In popular music, it often pays to be a little behind the curve, which is what happened in this case. Nitzer Ebb and Skinny Puppy became two of the first industrial acts to sign with major labels (Geffen and Capitol, respectively). Together, they presented a more "palatable," marketable brand of industrial music in the mid-Eighties - which is not to detract from them. Their music is generally competent and their talent is quite sincere.

Like Nitzer Ebb, Skinny Puppy formed in 1983, influenced by earlier industrial sounds that made their way to the band's native Canada via an underground tape exchange network. "There was a lot of tape exchanging going on in Canada" says Skinny Puppy's Nivek Ogre. "For us, it was a reaction against where music was going at the time - what would eventually would become bands like Motley Crue and things like that. Through a bunch of people, we got into noise - using noise as a rhythmic fashion. It became such an experience for us that it was hard to listen to other music without laughing. The whole thing was begun by people like Genesis P-Orridge and his label, which included a lot of things like Thomas Leer and Robert Rental, who were very influential on us. Then I worked with a woman who was an art historian, and we were able to bring both Neubauten and Test Department to Vancouver for a big expo called Transportation Mutations. So I got to hang around with those groups and see where they were coming from."

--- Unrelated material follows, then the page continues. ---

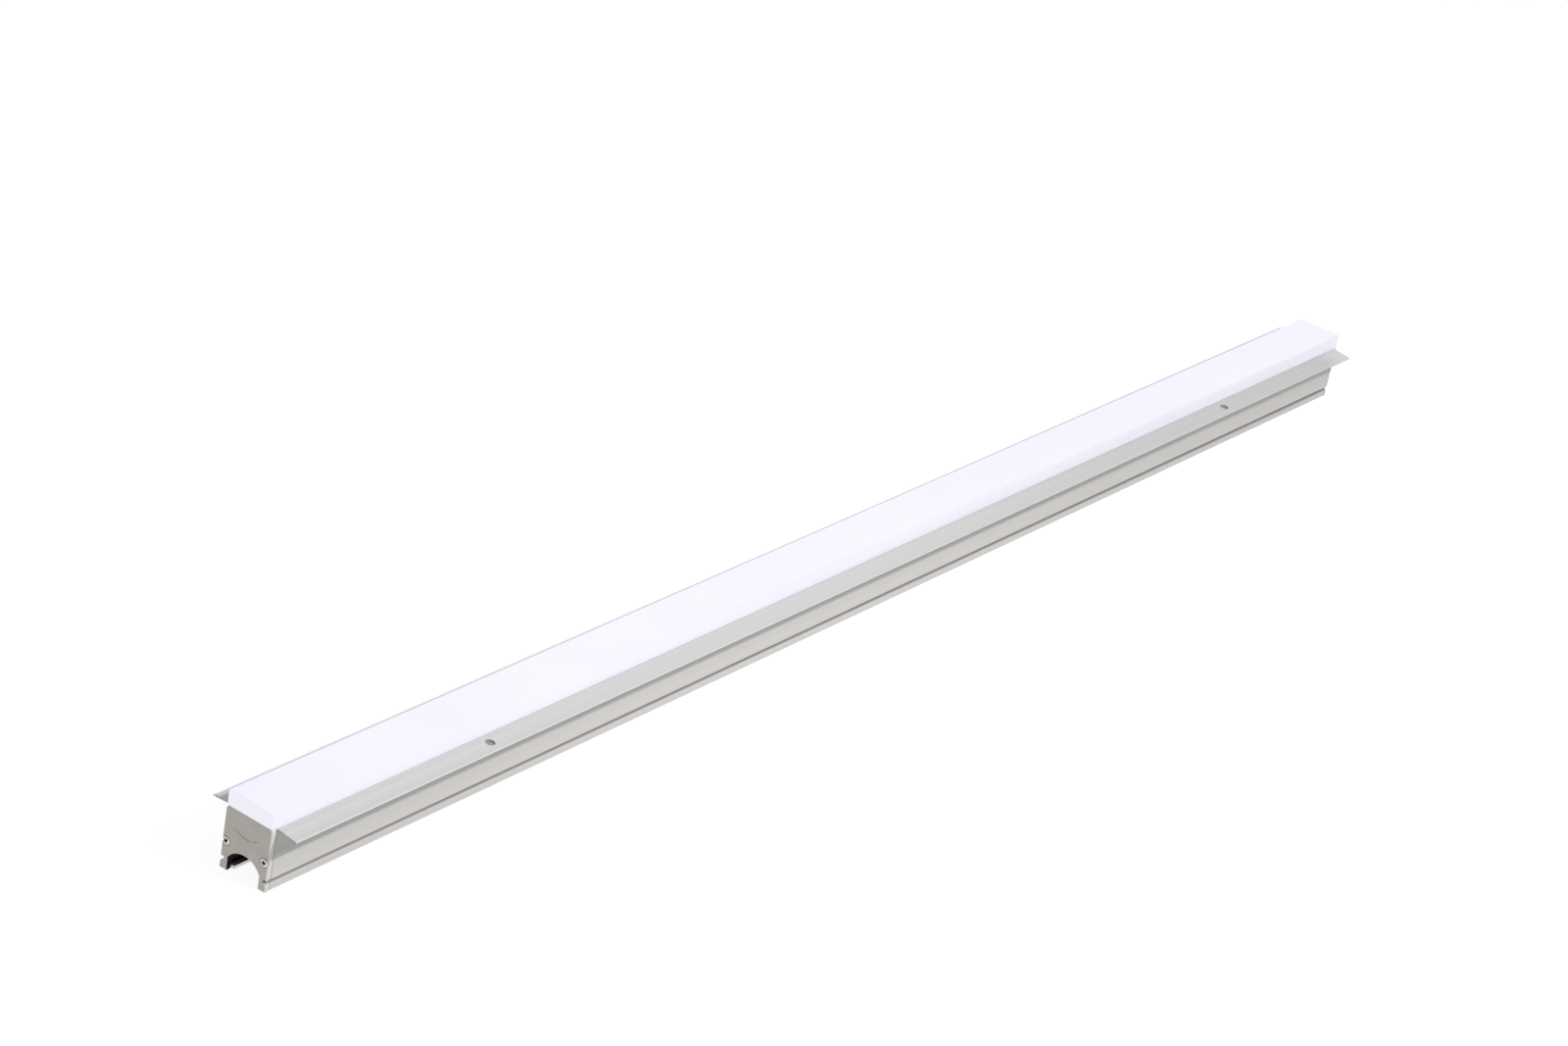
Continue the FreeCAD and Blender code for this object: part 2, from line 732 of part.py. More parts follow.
def make_board(number):
    body = sub_part(f"led_board_{number + 1}")
    plate = sketch_on(body, "plate", "XY_Plane")
    rectangle(plate, board_length / -2, board_width / -2, board_length / 2, board_width / 2)
    base = pad(body, plate, board_thickness)
    doc.recompute()
    upright = [f"Edge{index}" for index, edge in enumerate(base.Shape.Edges, 1)
               if abs(edge.tangentAt(edge.FirstParameter).z) > 0.99]
    rounded = body.newObject("PartDesign::Fillet", "corners")
    rounded.Base = (base, upright)
    rounded.Radius = board_corner.value
    rounded.setExpression("Radius", board_corner.text)
    place(body, x=board_middle(number), z=board_base)


def make_led_row(number):
    """The LEDs of one board: square packages, each with a sunk window for its phosphor."""
    body = sub_part(f"led_row_{number + 1}")
    start = led_pitch * (leds_per_board - 1) / -2
    half = led_side / 2
    package = sketch_on(body, "package", "XY_Plane")
    rectangle(package, start - half, -half, start + half, half)
    block = pad(body, package, led_height)
    half = led_side / 2 - led_frame
    window = sketch_on(body, "window", "XY_Plane", offset=led_height)
    rectangle(window, start - half, -half, start + half, half)
    recess = pocket(body, window, led_window_depth)
    repeated(body, [block, recess], led_pitch, leds_per_board)
    place(body, x=board_middle(number), z=board_top)


def make_thermal_pad(number):
    label = f"thermal_pad_{number + 1}"
    box = doc.addObject("Part::Box", label)
    box.Label = label
    parts.append(box)
    length = board_length - pad_margin * 2
    width = board_width - pad_margin * 2
    set_box(box, length, width, pad_thickness)
    place(box, board_middle(number) - length / 2, width / -2, web_top)


def make_link(number):
    """A bridge from one board to the next, on two soldered feet."""
    body = sub_part(f"board_link_{number + 1}")
    side = sketch_on(body, "side", "XZ_Plane")
    outline(side, both_sides([
        (link_length / 2 - link_foot, link_lift),
        (link_length / 2 - link_foot, nought),
        (link_length / 2, nought),
        (link_length / 2, link_height),
    ]))
    pad(body, side, link_width, both_ways=True)
    place(body, board_middle(number + 0.5), side_track, board_top)


def make_terminal(label, side):
    """A two-pole terminal with a wire opening for each pole."""
    body = sub_part(label)
    block = sketch_on(body, "block", "XY_Plane")
    rectangle(block, terminal_length / -2, terminal_width / -2,
              terminal_length / 2, terminal_width / 2)
    pad(body, block, terminal_height)
    chamfer_face(body, FreeCAD.Vector(0, 0, 1), terminal_edge)
    entries = sketch_on(body, "wire_entries", "YZ_Plane", offset=terminal_length / -2)
    for across in (wire_pitch / 2, wire_pitch / -2):
        circle(entries, across, terminal_height / 2, wire_entry)
    pocket(body, entries, wire_depth, backwards=True)
    inwards = terminal_inset + terminal_length / 2
    place_at_end(body, row_length / 2 - inwards, side, side_track, board_top)


def make_regulators():
    """Two current regulators to a board, with leads at both ends of each."""
    body = sub_part("current_regulators")
    pitch = board_pitch / 2
    count = board_count * 2
    start = pitch * (count - 1) / -2
    case = sketch_on(body, "case", "XY_Plane")
    rectangle(case, start - chip_length / 2, chip_width / -2,
              start + chip_length / 2, chip_width / 2)
    block = pad(body, case, chip_height)
    lead = sketch_on(body, "leads", "XY_Plane")
    reach = chip_length / 2 + chip_lead
    side = chip_lead_width / 2
    rectangle(lead, start - reach, -side, start + reach, side)
    leads = pad(body, lead, chip_lead_height)
    repeated(body, [block, leads], pitch, count)
    place(body, y=-side_track, z=board_top)


def make_resistors():
    """One setting resistor beside each regulator."""
    body = sub_part("setting_resistors")
    pitch = board_pitch / 2
    count = board_count * 2
    start = pitch * (count - 1) / -2 + resistor_shift
    chip = sketch_on(body, "chip", "XY_Plane")
    rectangle(chip, start - resistor_length / 2, resistor_width / -2,
              start + resistor_length / 2, resistor_width / 2)
    block = pad(body, chip, resistor_height)
    repeated(body, [block], pitch, count)
    place(body, y=-side_track, z=board_top)


def make_surge_diode():
    box = doc.addObject("Part::Box", "surge_diode")
    box.Label = "surge_diode"
    parts.append(box)
    set_box(box, surge_length, surge_width, surge_height)
    x = terminal_inset + terminal_length + surge_gap - row_length / 2
    place(box, x, side_track - surge_width / 2, board_top)


# ---------------------------------------------------------------- cable grommets

def make_grommet(label, side):
    """A rubber grommet clipped in the board floor, over the wiring channel."""
    body = sub_part(label)
    ring = sketch_on(body, "ring", "XZ_Plane")
    bore = grommet_bore / 2
    rim = grommet_flange / 2
    neck = grommet_neck / 2
    outline(ring, [
        (bore, -grommet_lower),
        (rim - grommet_edge, -grommet_lower),
        (rim, grommet_edge - grommet_lower),
        (rim, nought),
        (neck, nought),
        (neck, web),
        (rim, web),
        (rim, web + grommet_upper),
        (bore, web + grommet_upper),
    ])
    turned = body.newObject("PartDesign::Revolution", "turned")
    turned.Profile = ring
    turned.ReferenceAxis = (ring, ["V_Axis"])
    turned.Angle = 360
    ring.Visibility = False
    place(body, x=grommet_place * side, z=channel_height)


# ---------------------------------------------------------------- build and export

make_housing()
make_cover()
for name, side in (("left", -1), ("right", 1)):
    make_end_cap(f"{name}_end_cap", side)
    make_gasket(f"{name}_cap_gasket", side)
    make_cap_screws(f"{name}_cap_screws", side)
    make_cover_end(f"{name}_cover_end", side)
    make_grommet(f"{name}_cable_grommet", side)
make_seal("near_cover_seal", -1)
make_seal("far_cover_seal", 1)
for number in range(board_count):
    make_thermal_pad(number)
    make_board(number)
    make_led_row(number)
for number in range(board_count - 1):
    make_link(number)
make_terminal("feed_terminal", -1)
make_terminal("through_terminal", 1)
make_regulators()
make_resistors()
make_surge_diode()

doc.recompute()
faults = [item.Label for item in doc.Objects if "Invalid" in item.State or "Error" in item.State]
if faults:
    raise RuntimeError(f"failed to build: {faults}")
for part in parts:
    if part.Shape.isNull() or not part.Shape.isValid() or not part.Shape.Solids:
        raise RuntimeError(f"bad shape: {part.Label}")

os.makedirs("parts", exist_ok=True)
for part in parts:
    part.Shape.exportStep(os.path.join("parts", f"{part.Label}.step"))
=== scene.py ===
import math

import bpy
from mathutils import Matrix, Vector


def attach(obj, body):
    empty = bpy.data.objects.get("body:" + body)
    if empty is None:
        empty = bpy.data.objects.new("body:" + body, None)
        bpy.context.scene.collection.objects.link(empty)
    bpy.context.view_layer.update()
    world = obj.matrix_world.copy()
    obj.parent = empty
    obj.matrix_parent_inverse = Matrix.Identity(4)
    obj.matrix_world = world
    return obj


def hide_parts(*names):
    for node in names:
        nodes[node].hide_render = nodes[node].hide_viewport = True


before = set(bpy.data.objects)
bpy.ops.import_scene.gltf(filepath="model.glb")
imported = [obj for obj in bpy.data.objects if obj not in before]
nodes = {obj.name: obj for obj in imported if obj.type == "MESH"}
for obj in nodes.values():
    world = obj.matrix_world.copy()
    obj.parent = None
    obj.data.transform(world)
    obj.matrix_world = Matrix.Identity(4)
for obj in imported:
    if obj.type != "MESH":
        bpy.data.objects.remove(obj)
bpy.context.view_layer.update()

# --- Housing -----------------------------------------------------------------------------------
# One aluminium extrusion, clear anodised and sawn to length, with the side flanges, the clip
# grooves, the feet with the wiring channel between them and the rims for the cover. The die leaves
# fine lines along it, the saw a matt face at each end, and the fixing holes are deburred.
# Light and shade are painted into its colour: painted highlights on the flange edges, the hole
# rims, the far flange's outer band and the near flange's right end; painted shadow under the
# flanges, beside the cover, in the clip grooves and in and round the holes; painted shade on the
# walls and towards the right end; near black painted shade inside the wiring channel; and a
# painted reflection on the lip in it.


class Wire:
    """A socket of a material's nodes. Arithmetic on wires and numbers adds Math nodes."""

    def __init__(self, socket):
        self.socket = socket

    def node(self, kind, settings, values, output=0):
        """Add a node: settings first, then a number, a colour or a wire for each socket."""
        tree = self.socket.id_data
        node = tree.nodes.new(kind)
        for name, value in settings.items():
            setattr(node, name, value)
        for name, value in values.items():
            if isinstance(value, Wire):
                tree.links.new(value.socket, node.inputs[name])
            else:
                node.inputs[name].default_value = value
        return Wire(node.outputs[output])

    def math(self, operation, *others):
        values = dict(enumerate((self, *others)))
        return self.node("ShaderNodeMath", {"operation": operation}, values)

    def __add__(self, other):
        return self.math("ADD", other)

    def __sub__(self, other):
        return self.math("SUBTRACT", other)

    def __mul__(self, other):
        return self.math("MULTIPLY", other)

    def __rsub__(self, other):
        return self * -1 + other

    def __pow__(self, other):
        return self.math("POWER", other)

    def __abs__(self):
        return self.math("ABSOLUTE")

    __radd__ = __add__
    __rmul__ = __mul__

    def axis(self, letter):
        """One coordinate of a place or a direction."""
        return self.node("ShaderNodeSeparateXYZ", {}, {0: self}, "XYZ".index(letter))

    def ramp(self, start, end):
        """0 up to start and 1 from end on, with a smooth rise between."""
        settings = {"interpolation_type": "SMOOTHSTEP"}
        return self.node("ShaderNodeMapRange", settings, {0: self, 1: start, 2: end})

    def stretched(self, x, y, z):
        """The place, scaled for a pattern that is finer along some axes than others."""
        return self.node("ShaderNodeMapping", {}, {0: self, "Scale": (x, y, z)})

    def noise(self, scale, detail=3.0):
        values = {"Vector": self, "Scale": scale, "Detail": detail}
        return self.node("ShaderNodeTexNoise", {}, values)

    def blend(self, first, second):
        """The first colour where this wire is 0, the second where it is 1."""
        settings = {"data_type": "RGBA"}
        return self.node("ShaderNodeMix", settings, {0: self, 6: first, 7: second}, 2)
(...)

Skinny Puppy's early recordings are heavily indebted to the "drone and moan" style that sprang up in the wake of Genesis P-Orridge and TG. But they brought a distinctly North American adolescent male perspective to the industrial genre. Earlier industrial groups wouldn't have thought of Motley Crue as something to react against; that sort of thing wasn't part of their universe. Skinny Puppy's samples were drawn heavily from Nightmare On Elm Street-era suburban horror movies. Their lyrics - and even their name - had a sophomoric quality that seemed calculated to give the willies to pubescent boys from Des Moines. All this proved to be just what the doctor ordered. Skinny Puppy's recordings for the Canadian indie Nettwerk were picked up by Capitol in the mid-Eighties.